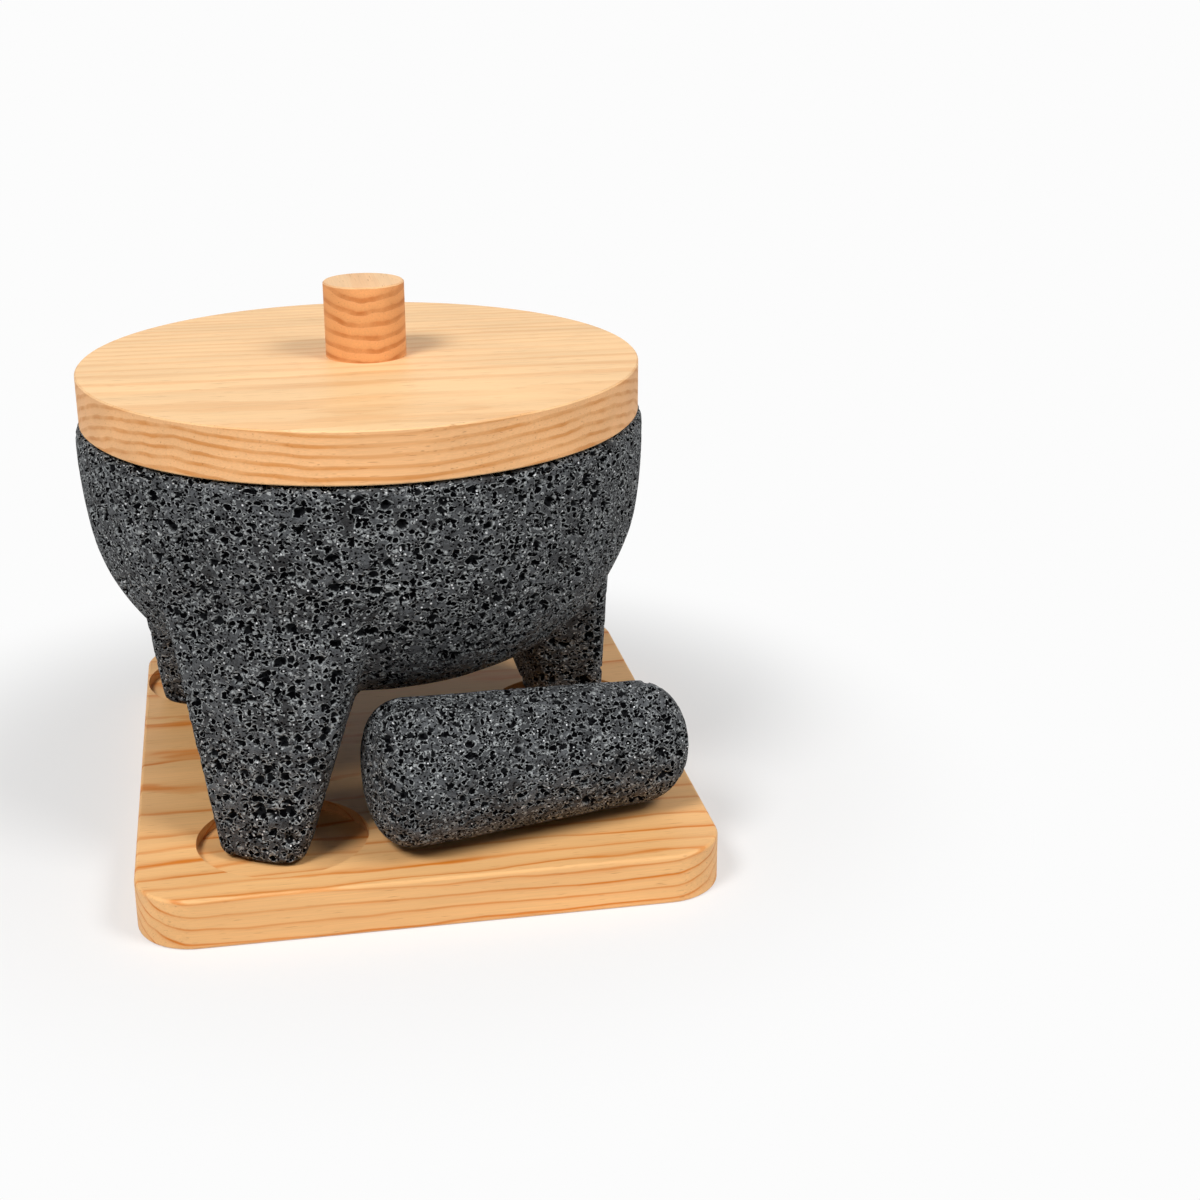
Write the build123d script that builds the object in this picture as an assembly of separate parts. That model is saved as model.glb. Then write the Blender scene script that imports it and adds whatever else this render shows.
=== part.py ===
"""A molcajete: a basalt mortar on three legs, its pestle, a pine lid with a dowel knob, and the
pine board that the set stands on.

Millimetres, +Z up, front towards -Y.  The origin is on the mortar's axis, on the surface that the
board stands on.  The mortar stands with its three feet in round recesses in the board.  The lid
lies on its rim, and the pestle lies on the board beside the front leg.
"""

import os
from math import atan2, cos, degrees, radians, sin, sqrt

from build123d import *

# --- Clearances ------------------------------------------------------------------------------
SEAT_GAP = 0.3  # between a loose piece and what it stands on
LID_STEP_CLEARANCE = 2.0  # round the lid's step, in the mouth of a hand-cut bowl

# --- Board -----------------------------------------------------------------------------------
BOARD_WIDTH = 198.0  # along X, the way the grain runs
BOARD_DEPTH = 229.0
BOARD_THICKNESS = 18.0
BOARD_CORNER = 20.0
BOARD_EDGE_ROUND = 1.2
BOARD_CENTRE = (10.3, -6.5)  # off the mortar's axis, as the set stands
RECESS_DIAMETER = 59.0
RECESS_DEPTH = 4.0
RECESS_CENTRES = {"front": (-39.2, -80.9), "right": (75.5, 12.5), "left": (-58.5, 67.5)}

# --- Mortar ----------------------------------------------------------------------------------
MORTAR_HEIGHT = 133.0  # from the feet to the rim
RIM_DIAMETER = 204.0
BOWL_OUTER_DEPTH = 97.0  # from the rim to the lowest point of the belly
RIM_WIDTH = 18.0
BOWL_FLOOR = 21.5  # stone between the bottom of the hollow and the belly
BELLY_HAUNCH = (68.0, 16.0, 82.0)  # radius, and the slopes in degrees where it starts and ends
HOLLOW_HAUNCH = (64.0, 14.0, 60.0)
LIP_HEIGHT = 6.0  # upright wall below the rim
RIM_ROUND = 3.5

# Each leg: azimuth in degrees, and how far its outer face stands from the axis at the foot and at
# the root.  The stone is cut by hand, so the three are not exactly alike.
LEGS = {"front": (242.0, 105.5, 97.0), "right": (14.0, 91.5, 91.5), "left": (138.0, 100.5, 97.0)}
FOOT_WIDTH = 35.0
FOOT_DEPTH = 25.0
LEG_SPREAD = 0.54  # width that a leg gains for each millimetre of height
LEG_TOP_BELOW_RIM = 37.0  # the legs run up into the wall of the bowl to here
LEG_ROOT = 38.0  # distance of the top of a leg's inner face from the axis
LEG_WEDGE = 0.68  # width of a leg's inner face as a share of its outer one
LEG_CORNER = 7.0
SOLE_EDGE = 2.0  # worn edge round each sole

# --- Lid and knob ----------------------------------------------------------------------------
LID_DIAMETER = 200.0
LID_THICKNESS = 18.0
LID_STEP_DEPTH = 6.0
LID_EDGE_BREAK = 0.5  # a crisp edge with the corner just taken off
KNOB_DIAMETER = 29.0
KNOB_HEIGHT = 27.0  # above the lid
KNOB_SOCKET_DEPTH = 10.0
KNOB_CENTRE = (2.5, 5.0)  # bored by eye, a little off the lid's centre
KNOB_EDGE_BREAK = 0.5

# --- Pestle ----------------------------------------------------------------------------------
PESTLE_LENGTH = 115.5
PESTLE_HEAD_DIAMETER = 53.0  # the grinding end
PESTLE_TAIL_DIAMETER = 43.0
PESTLE_HEAD_ROUND = 13.0
PESTLE_TAIL_ROUND = 17.0
PESTLE_CROWN = 3.0  # how far the middle of each end stands proud of its rounding
PESTLE_MIDDLE = (45.6, -84.0)  # where it lies on the board
PESTLE_HEADING = 12.5  # degrees from +X, from the head to the tail

# --- Heights that follow ---------------------------------------------------------------------
FOOT_Z = BOARD_THICKNESS - RECESS_DEPTH + SEAT_GAP
RIM_Z = FOOT_Z + MORTAR_HEIGHT
RIM_RADIUS = RIM_DIAMETER / 2
MOUTH_RADIUS = RIM_RADIUS - RIM_WIDTH
HOLLOW_DEPTH = BOWL_OUTER_DEPTH - BOWL_FLOOR
LEG_TOP_Z = RIM_Z - LEG_TOP_BELOW_RIM
LEG_TOP_WIDTH = FOOT_WIDTH + LEG_SPREAD * (LEG_TOP_Z - FOOT_Z)
LID_Z = RIM_Z + SEAT_GAP
LID_TOP_Z = LID_Z + LID_THICKNESS


def bowl_solid(radius, depth, haunch):
    """A bowl drawn with three tangent arcs, from the middle of the bottom up to the lip.

    The haunch is given.  The radii of the bottom and of the side follow, because the three arcs
    together have to reach the bowl's radius and its depth.
    """
    haunch_radius, low, high = haunch[0], radians(haunch[1]), radians(haunch[2])
    across = radius - haunch_radius * (sin(high) - sin(low))
    down = depth - LIP_HEIGHT - haunch_radius * (cos(low) - cos(high))
    share = sin(low) * cos(high) - (1 - cos(low)) * (1 - sin(high))
    bottom_radius = (across * cos(high) - down * (1 - sin(high))) / share
    side_radius = (down * sin(low) - across * (1 - cos(low))) / share

    middle = (0, RIM_Z - depth)
    rim = (radius, RIM_Z)
    lip = (radius, RIM_Z - LIP_HEIGHT)
    haunch_start = (bottom_radius * sin(low), middle[1] + bottom_radius * (1 - cos(low)))
    haunch_end = (radius - side_radius * (1 - sin(high)), lip[1] - side_radius * cos(high))
    outline = [
        TangentArc(middle, haunch_start, tangent=(1, 0)),
        TangentArc(haunch_start, haunch_end, tangent=(cos(low), sin(low))),
        TangentArc(haunch_end, lip, tangent=(cos(high), sin(high))),
        Polyline(lip, rim, (0, RIM_Z), middle),
    ]
    return revolve(Plane.XZ * make_face(outline), axis=Axis.Z)


def leg_section(inner, width, reach):
    """A level section of a leg that points along +X, with its outer side round the axis."""
    half = width / 2
    inner_half = half * LEG_WEDGE
    shoulder = sqrt(reach**2 - half**2)
    outer = ThreePointArc((shoulder, -half), (reach, 0), (shoulder, half))
    sides = Polyline(
        (shoulder, half), (inner, inner_half), (inner, -inner_half), (shoulder, -half)
    )
    face = make_face([outer, sides])
    return fillet(face.vertices(), LEG_CORNER)


def leg(azimuth, foot_reach, root_reach):
    """A tapered leg, from its worn sole up into the wall of the bowl."""
    heel = foot_reach - FOOT_DEPTH
    sole = leg_section(heel + SOLE_EDGE, FOOT_WIDTH - 2 * SOLE_EDGE, foot_reach - SOLE_EDGE)
    foot = leg_section(heel, FOOT_WIDTH, foot_reach)
    root = leg_section(LEG_ROOT, LEG_TOP_WIDTH, root_reach)
    heights = [FOOT_Z, FOOT_Z + SOLE_EDGE, LEG_TOP_Z]
    sections = [Pos(0, 0, z) * section for z, section in zip(heights, [sole, foot, root])]
    return Rot(0, 0, azimuth) * loft(sections, ruled=True)


def mortar():
    """Bowl and legs are one carved stone; the hollow is cut last, through the legs' roots."""
    stone = bowl_solid(RIM_RADIUS, BOWL_OUTER_DEPTH, BELLY_HAUNCH)
    for azimuth, foot_reach, root_reach in LEGS.values():
        stone += leg(azimuth, foot_reach, root_reach)
    stone -= bowl_solid(MOUTH_RADIUS, HOLLOW_DEPTH, HOLLOW_HAUNCH)
    rim_edges = stone.edges().group_by(Axis.Z)[-1]
    return fillet(rim_edges, RIM_ROUND)


def base_board():
    """One plank with round corners, eased edges and a recess under each foot."""
    outline = RectangleRounded(BOARD_WIDTH, BOARD_DEPTH, BOARD_CORNER)
    plank = extrude(outline, BOARD_THICKNESS)
    edges = plank.edges().group_by(Axis.Z)
    plank = Pos(*BOARD_CENTRE, 0) * fillet(edges[0] + edges[-1], BOARD_EDGE_ROUND)
    for centre in RECESS_CENTRES.values():
        floor = Pos(*centre, BOARD_THICKNESS - RECESS_DEPTH)
        plank -= floor * extrude(Circle(RECESS_DIAMETER / 2), RECESS_DEPTH)
    return plank


def lid_disc():
    """The lid, with the step that keeps it in the mouth and the blind socket for the knob."""
    disc = Pos(0, 0, LID_Z) * extrude(Circle(LID_DIAMETER / 2), LID_THICKNESS)
    edges = disc.edges().filter_by(GeomType.CIRCLE)
    disc = chamfer(edges, LID_EDGE_BREAK)
    step = Circle(MOUTH_RADIUS - RIM_ROUND - LID_STEP_CLEARANCE)
    disc += Pos(0, 0, LID_Z) * extrude(step, -LID_STEP_DEPTH)
    socket = extrude(Circle(KNOB_DIAMETER / 2), -KNOB_SOCKET_DEPTH)
    return disc - Pos(*KNOB_CENTRE, LID_TOP_Z) * socket


def lid_knob():
    """A length of dowel, glued into the socket."""
    dowel = extrude(Circle(KNOB_DIAMETER / 2), KNOB_HEIGHT + KNOB_SOCKET_DEPTH)
    dowel = chamfer(dowel.edges().group_by(Axis.Z)[-1], KNOB_EDGE_BREAK)
    return Pos(*KNOB_CENTRE, LID_TOP_Z - KNOB_SOCKET_DEPTH) * dowel


def pestle():
    """A tapered roller of stone with crowned, well-rounded ends, lying along its lowest line."""
    head = PESTLE_HEAD_DIAMETER / 2
    tail = PESTLE_TAIL_DIAMETER / 2
    head_edge = (PESTLE_CROWN, head)
    tail_edge = (PESTLE_LENGTH - PESTLE_CROWN, tail)
    head_end = TangentArc((0, 0), head_edge, tangent=(0, 1))
    tail_end = TangentArc((PESTLE_LENGTH, 0), tail_edge, tangent=(0, 1))
    face = make_face([head_end, Line(head_edge, tail_edge), tail_end, Line((PESTLE_LENGTH, 0), (0, 0))])
    face = fillet(face.vertices().sort_by_distance(head_edge)[0], PESTLE_HEAD_ROUND)
    face = fillet(face.vertices().sort_by_distance(tail_edge)[0], PESTLE_TAIL_ROUND)
    roller = revolve(face, axis=Axis.X)

    # Turned so that its lowest line is level, then set down on the board.
    droop = degrees(atan2(head - tail, tail_edge[0] - head_edge[0]))
    level = Rot(0, droop, 0) * Pos(-PESTLE_LENGTH / 2, 0, (head + tail) / 2) * roller
    on_board = Pos(*PESTLE_MIDDLE, BOARD_THICKNESS + SEAT_GAP)
    return on_board * Rot(0, 0, PESTLE_HEADING) * level


NODES = {
    "base_board": base_board,
    "mortar": mortar,
    "lid_disc": lid_disc,
    "lid_knob": lid_knob,
    "pestle": pestle,
}

os.makedirs("parts", exist_ok=True)
for name, make in NODES.items():
    export_step(make(), f"parts/{name}.step")
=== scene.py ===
"""The looks of a molcajete: open-pored basalt, carved by hand, and sanded and oiled pine.

Metres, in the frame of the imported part.  Sizes of patterns are named in millimetres.
"""

from math import radians

import bmesh
import bpy
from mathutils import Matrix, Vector


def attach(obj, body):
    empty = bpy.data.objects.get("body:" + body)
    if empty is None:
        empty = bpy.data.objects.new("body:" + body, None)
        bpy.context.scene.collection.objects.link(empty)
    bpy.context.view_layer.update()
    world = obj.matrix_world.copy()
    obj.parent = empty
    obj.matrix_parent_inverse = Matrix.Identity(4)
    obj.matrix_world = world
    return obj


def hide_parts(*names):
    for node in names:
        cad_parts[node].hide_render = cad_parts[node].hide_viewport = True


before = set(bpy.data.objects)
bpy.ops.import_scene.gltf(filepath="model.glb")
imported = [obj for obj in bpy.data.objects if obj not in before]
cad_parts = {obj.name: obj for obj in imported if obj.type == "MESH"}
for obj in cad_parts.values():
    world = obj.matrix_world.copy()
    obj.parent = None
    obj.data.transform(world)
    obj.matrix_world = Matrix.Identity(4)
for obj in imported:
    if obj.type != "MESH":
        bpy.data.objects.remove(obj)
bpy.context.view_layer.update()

MM = 0.001

# --- Camera -----------------------------------------------------------------------------------
CAMERA_PLACE = (-0.0447, -0.6768, 0.3226)
CAMERA_YAW = 11.083  # degrees to the right of +Y
CAMERA_PITCH = 20.393  # degrees down
CAMERA_LENS = 57.09  # mm, on a 36 mm sensor

# --- Stone: lengths in mm ---------------------------------------------------------------------
STONE_VOXEL = 1.45  # grain of the carved mesh, which keeps the mortar under 200,000 triangles
BUBBLE_KINDS = {  # gas bubbles: cell, share of cells that hold one, smallest, largest radius
    "large": (4.6, 0.52, 0.9, 2.6),
    "medium": (2.4, 0.92, 0.5, 1.4),
    "small": (1.2, 0.95, 0.28, 0.66),
}
BUBBLE_BOTTOM = 0.72  # share of a bubble's radius at which it is at its full depth
BUBBLE_FLATNESS = 1.25  # bubbles are a little wider than high
BUBBLE_RIM = 0.36  # width of the rim round each bubble, slightly raised and painted pale as a highlight
BUBBLE_CREST = 0.4  # share of the rim that is at its palest, next to the bubble, where the painted highlight is strongest
WARP_GRAIN = 3.0  # size of the waves that make the bubbles ragged
WARP_REACH = 2.6  # how far they move a point
LARGE_PIT_DEPTH = 1.8
MEDIUM_PIT_DEPTH = 1.0
UNEVEN_GRAIN = 26.0  # size of the tool's long hollows
UNEVEN_DEPTH = 1.0
CLOUD_GRAIN = 9.0  # size of the lighter and darker patches
GRIT_GRAIN = 0.9  # size of the streaks between the bubbles
GLINT_CELL = 1.25  # one painted glint at most in each cell of this size
GLINT_SHARE = 0.07  # share of those cells that hold one
WORN_EDGE_STEPS = 3  # smoothing of the whole stone
CREASE_STEPS = 12  # further smoothing where legs meet belly
BUMP_REACH = 1.0  # height of the relief that is too fine for the mesh

MATRIX_DARK, MATRIX_LIGHT = "#17181A", "#5E6164"
# painted highlight on the rims of the bubbles
PAINTED_RIM_HIGHLIGHT = "#AEB2B3"
# painted shade: the large hollows are carved in the mesh and painted darker still
PAINTED_HOLLOW_SHADE = "#1B1C1E"
# painted shade: the small bubbles, too fine for the mesh, are painted near black
PAINTED_PORE_SHADE = "#08080A"
# painted glints: bright spots painted on the stone as highlights
PAINTED_GLINT = "#F2F4F6"

# --- Paper and lamps --------------------------------------------------------------------------
PAPER, WHITE = "#EEEDEC", "#FCFCFC"
FLOOR_FADE = (0.13, 0.25)  # m from the middle: where the floor starts and ends turning white
FLOOR_FADE_LEAST = 0.45  # share of plain white that the floor has beside the object
SURROUND = 0.1  # how strongly the white room lights the object
LAMPS = {  # name: place in m, width in m, power in W
    "overhead": ((0.0, -0.3, 1.6), 1.0, 1.5),
    "front left": ((-0.9, -0.9, 1.6), 0.7, 26.0),
    "front right": ((0.95, -0.85, 1.45), 0.7, 16.5),
}
LAMP_TARGET = (0.0, 0.0, 0.08)


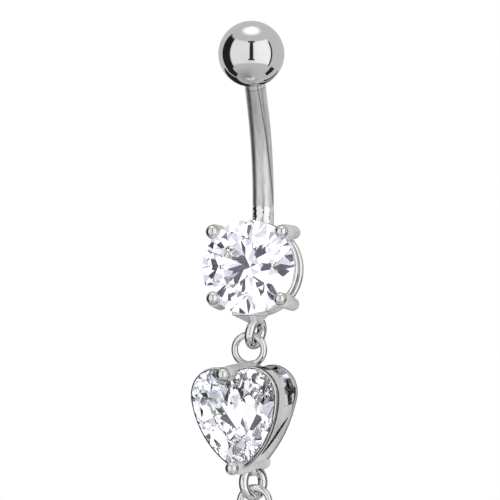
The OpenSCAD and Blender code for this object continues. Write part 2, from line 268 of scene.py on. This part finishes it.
def satin_metal(look):
    """The same plating over the plain walls and claws, tumbled to a soft satin."""
    place = look.place()
    ripple = look.noise(place, 700.0)
    grain = look.noise(place, 12000.0)
    return {"Base Color": look.mix(ripple.ramp(0.3, 0.7), (0.80, 0.80, 0.79, 1),
                                   (0.92, 0.92, 0.91, 1)),
            "Metallic": 0.6, "Roughness": 0.3 + 0.12 * ripple,
            "Normal": look.bump(grain, 0.2, 0.02)}


def unpolished_shaded_inside(look):
    """Unpolished casting inside the heart's basket: matt, grainy and darkened as painted shade.
    """
    grain = look.noise(look.place(), 5200.0, 3.0, 0.7)
    return {"Base Color": look.mix(grain.ramp(0.42, 0.7), grey(0.035), grey(0.34)),
            "Metallic": 1.0, "Roughness": 0.35 + 0.3 * grain,
            "Normal": look.bump(grain, 0.5, 0.03)}


def clear_stone(look):
    """Colourless cut stone: strongly bending glass with painted flecks of violet and blue fire.
    """
    cells = look.node("ShaderNodeTexVoronoi", None,
                      {"Vector": look.place(), "Scale": 700.0}, "Color")
    x, y, z = look.split(cells)
    # cells tinted violet or blue are painted fire, not a colour the stone has
    violet = look.mix(x.ramp(0.7, 0.95), grey(1), (0.93, 0.91, 1.0, 1))
    return {"Base Color": look.mix(y.ramp(0.85, 1.0), violet, (0.86, 0.97, 1.0, 1)),
            "Metallic": 0.0, "Roughness": 0.0, "IOR": 2.3, "Specular Tint": grey(0.4),
            "Transmission Weight": 1.0}


steel, drawn, plated, clear, satin, inside = [
    new_material(recipe.__name__, "ShaderNodeBsdfPrincipled", recipe)
    for recipe in (polished_steel, brushed_steel, plated_metal, clear_stone, satin_metal,
                   unpolished_shaded_inside)]
for node, finish in (("ball", steel), ("bar", drawn), ("round_setting", plated),
                     ("round_stone", clear), ("heart_setting", plated),
                     ("heart_stone", clear), ("end_ring", plated)):
    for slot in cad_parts[node].material_slots:
        slot.material = finish

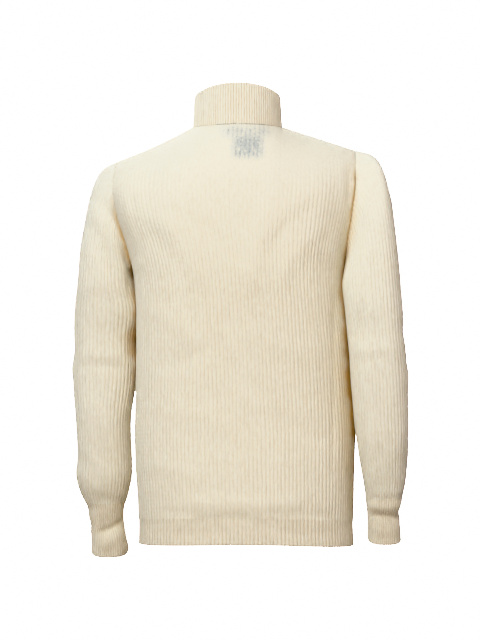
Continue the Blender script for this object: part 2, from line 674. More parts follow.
# %% Closed wall of cloth
EDGE_DEPTH = 0.5  # of the shared edge line, below the valleys
RIM = 1.7  # radius of the rounding towards a free edge
LINKED_RIM = 0.8  # the same where two pieces are linked
TIGHT_RIM = 0.3  # the same where the seam is pulled so tight that it hardly shows
RUN_ON_RIM, RUN_ON_SHARE = 0.25, 0.85  # where one is knitted on to the other, its ribs run on to the edge


def edge_points(cells, wrap):
    """Which grid points lie on an edge of the used cells, and which are used at all."""
    columns, rows = cells.shape[0] + (0 if wrap else 1), cells.shape[1] + 1
    around = np.zeros((columns, rows), int)
    for dc in (0, 1):
        for dr in (0, 1):
            corner = (np.arange(cells.shape[0]) + dc) % columns
            around[np.ix_(corner, np.arange(cells.shape[1]) + dr)] += cells
    return (around > 0) & (around < 4), around > 0


def rounding(points, edge, used, rim):
    """0 on the edges, rising to 1 a rim's width away from them."""
    spots = np.argwhere(edge)
    tree = point_tree(points[edge])
    share = np.ones(edge.shape)
    for c, r in np.argwhere(used & ~edge):
        _, i, distance = tree.find(points[c, r])
        share[c, r] = min(distance / rim[tuple(spots[i])], 1)
    share[edge] = 0
    return np.sqrt(1 - (1 - share) ** 2)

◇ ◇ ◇

Write out exactly the lines from the start of the material through the line with "LID_STEP_CLEARANCE = 2.0". No other output is expected.

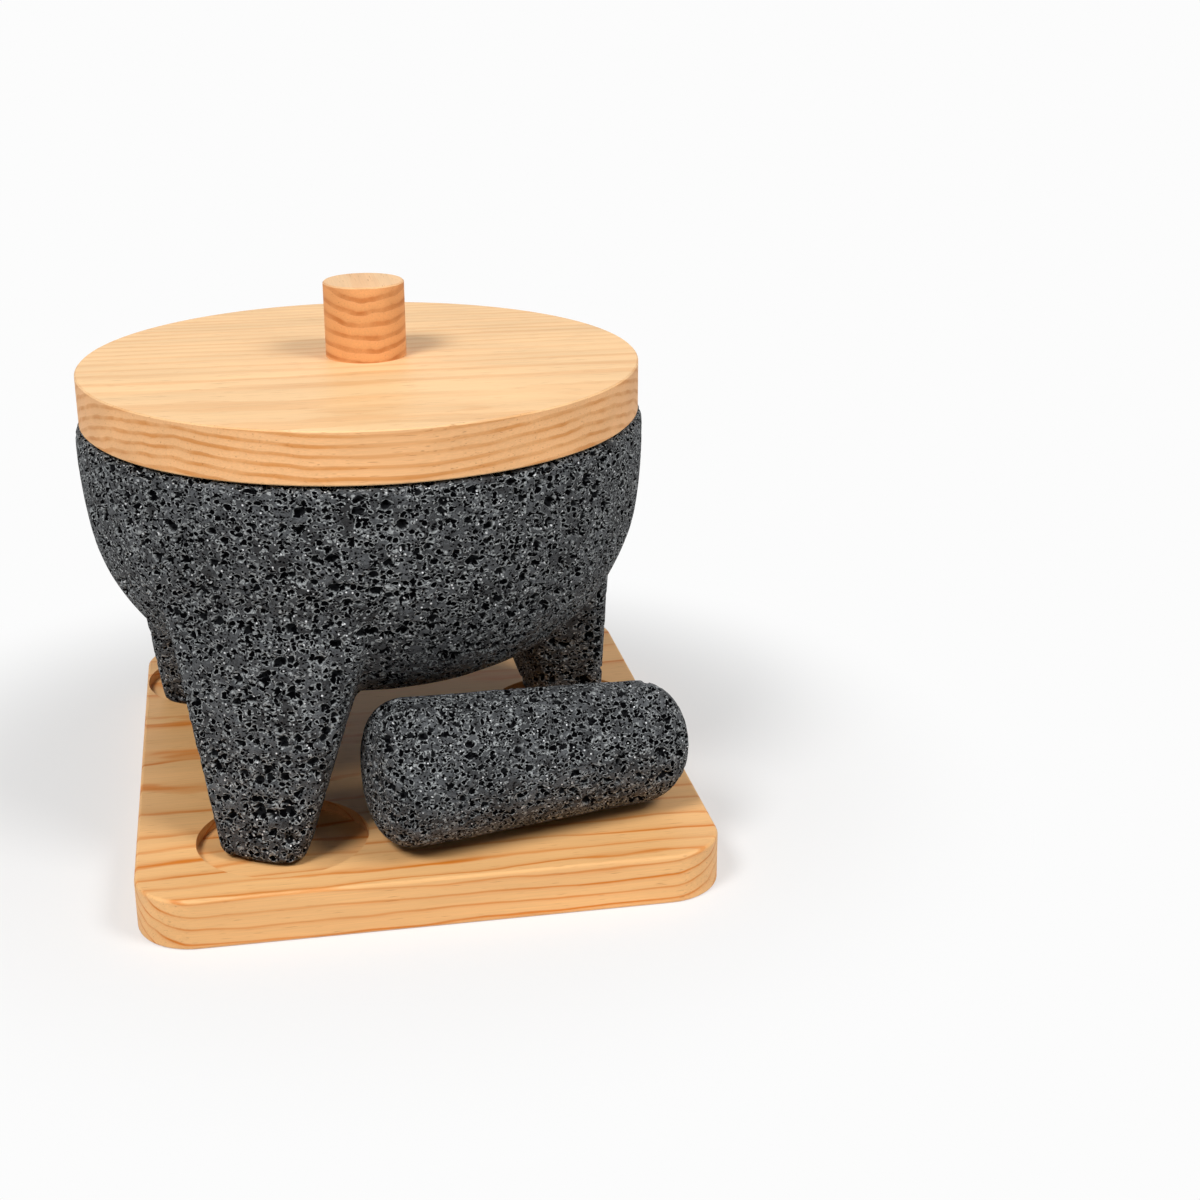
Write the build123d script that builds the object in this picture as an assembly of separate parts. That model is saved as model.glb. Then write the Blender scene script that imports it and adds whatever else this render shows.
=== part.py ===
"""A molcajete: a basalt mortar on three legs, its pestle, a pine lid with a dowel knob, and the
pine board that the set stands on.

Millimetres, +Z up, front towards -Y.  The origin is on the mortar's axis, on the surface that the
board stands on.  The mortar stands with its three feet in round recesses in the board.  The lid
lies on its rim, and the pestle lies on the board beside the front leg.
"""

import os
from math import atan2, cos, degrees, radians, sin, sqrt

from build123d import *

# --- Clearances ------------------------------------------------------------------------------
SEAT_GAP = 0.3  # between a loose piece and what it stands on
LID_STEP_CLEARANCE = 2.0  # round the lid's step, in the mouth of a hand-cut bowl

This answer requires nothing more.